ECLI:NL:RBDHA:2020:718
Rechtbank Den Haag
- Mondelinge uitspraak
- B.F.Th. de Roos
- Rechtspraak.nl
Asielaanvraag en overdracht aan Luxemburg in het kader van de Dublinverordening
In deze zaak heeft de Rechtbank Den Haag op 16 januari 2020 uitspraak gedaan in een asielprocedure waarbij de eiser, een vreemdeling, zijn asielaanvraag had ingediend. De staatssecretaris van Justitie en Veiligheid, als verweerder, had de aanvraag niet in behandeling genomen omdat Luxemburg verantwoordelijk was voor de behandeling op basis van de Dublinverordening. Eiser heeft beroep ingesteld tegen dit besluit. Tijdens de zitting op 16 januari 2020 is eiser niet verschenen, maar de verweerder was vertegenwoordigd door zijn gemachtigde.
De rechtbank heeft in haar overwegingen vastgesteld dat er geen geschil bestaat over de verantwoordelijkheid van Luxemburg voor de asielaanvraag van eiser. De kern van het geschil lag in de vraag of de overdracht aan Luxemburg een reëel risico op een aanzienlijke en onomkeerbare achteruitgang van de gezondheid van eiser met zich meebracht, gezien zijn medische situatie. Eiser had gesteld dat hij medische klachten had en dat hij in Luxemburg behandeld was, maar de rechtbank oordeelde dat hij niet voldoende bewijs had geleverd om aan te tonen dat de overdracht aan Luxemburg schadelijk zou zijn voor zijn gezondheid.

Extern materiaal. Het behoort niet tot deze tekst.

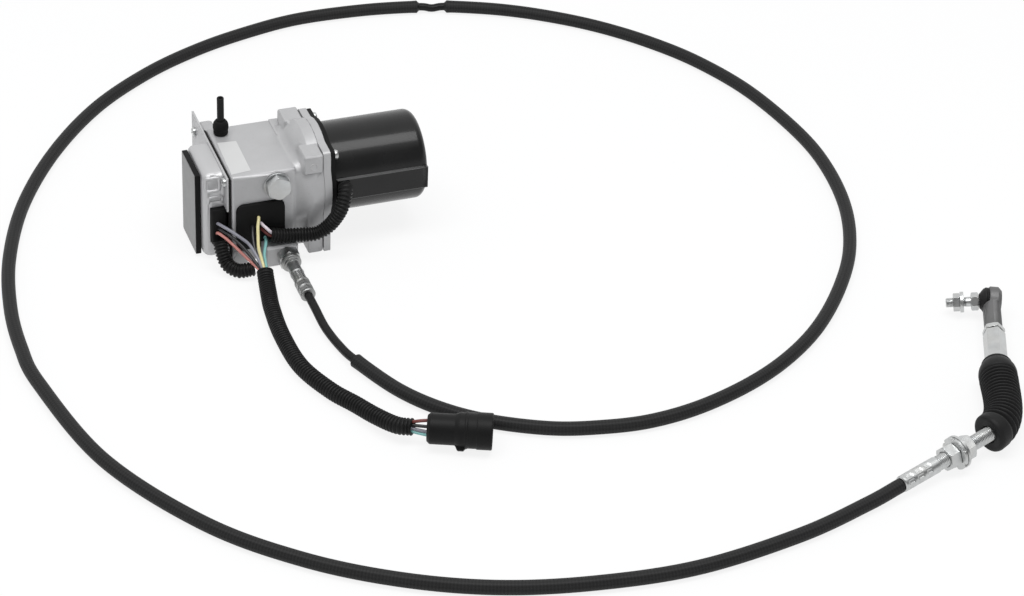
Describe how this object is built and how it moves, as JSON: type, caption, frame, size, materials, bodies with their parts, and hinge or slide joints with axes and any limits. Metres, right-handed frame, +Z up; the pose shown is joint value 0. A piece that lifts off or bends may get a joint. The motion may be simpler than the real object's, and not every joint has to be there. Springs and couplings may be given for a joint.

De rechtbank concludeerde dat verweerder op basis van het interstatelijk vertrouwensbeginsel mocht aannemen dat eiser in Luxemburg toegang zou krijgen tot de benodigde medische zorg. De rechtbank verklaarde het beroep ongegrond en er werd geen proceskostenveroordeling opgelegd. De uitspraak is openbaar gemaakt en er is een rechtsmiddel tegen deze uitspraak mogelijk binnen een week na bekendmaking.